I woke with soil in my mouth. A heavy weight on my body prevented movement. Loud voices; muffled. Try to free a hand to wipe my mouth: spit out the soil. Muffled voices, at first, only Dad's, calling for help; then others, as assistance came from men who responded from nearby. A heavier weight on my leg and a clearer voice: “We'll soon have you out” Then being pulled from the enclosing soil and carried away by an unknown man, to have a mug of strong sweet tea placed in my hand with instructions to drink it while hot. The air raid must have been over, as it was quiet and a moon lit the garden. My parents appeared and I was taken in to the undamaged house for the remainder of the night.

 

Wandering outside in daylight the following morning showed a shelter that was buckled and squeezed lengthways and a crater, from which I was told to keep away, centred a few yards from it at the bottom of the lawn. Had Miss Smith been with us there would have been injuries; fortunately there were none.

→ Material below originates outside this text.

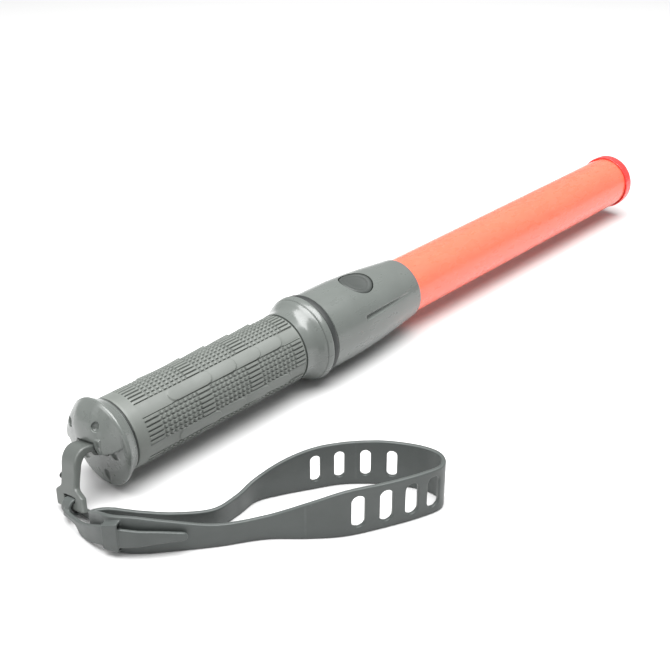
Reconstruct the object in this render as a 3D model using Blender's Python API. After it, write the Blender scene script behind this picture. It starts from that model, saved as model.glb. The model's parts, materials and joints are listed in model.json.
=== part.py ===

Only shock, I suppose, which was ignored, and a few scratches occasioned by the rescue from the soil that had covered us.

When Dad was a boy he had been looked after by his older sister, Ada, and it was to her that he turned for help. Not for himself, but for me, who it was thought should be evacuated to a safer part of the country; Leeds. While Mother was no doubt packing clothes for my intended life in a new home, Dad managed to send Aunt Ada a telegram: “Bombed. Bringing Arthur” What the reaction was to that I never learnt; I can only guess that during that Saturday arrangements were being made, not by phone, as this means of communication was not a commonplace feature of the home then, but in all probability by cross town visits, made either by tram or by use of Uncle Harry's meagre petrol ration. We left Fenton Road, which I was never to see again, in the late morning and were able to find a bus service that took us through the damaged streets to New Street Station for a rail journey to the north. Bomb damage to the system required the route to be via Manchester, where it was dark when we arrived, to change there and join a more normally scheduled train to Leeds. On the Sunday my parents returned to Birmingham and I was taken across Leeds to Aunt Lena, with whom it was intended I should live, at Bramley.

 

Although the house, astonishingly, was totally undamaged by the explosion, Dad must have felt it preferable to leave unhappy memories behind and on 20th April 1941 bought a bungalow in Shirley for £350. This is where I came home to after a five month stay in Leeds with my aunt.  A lot more bombing!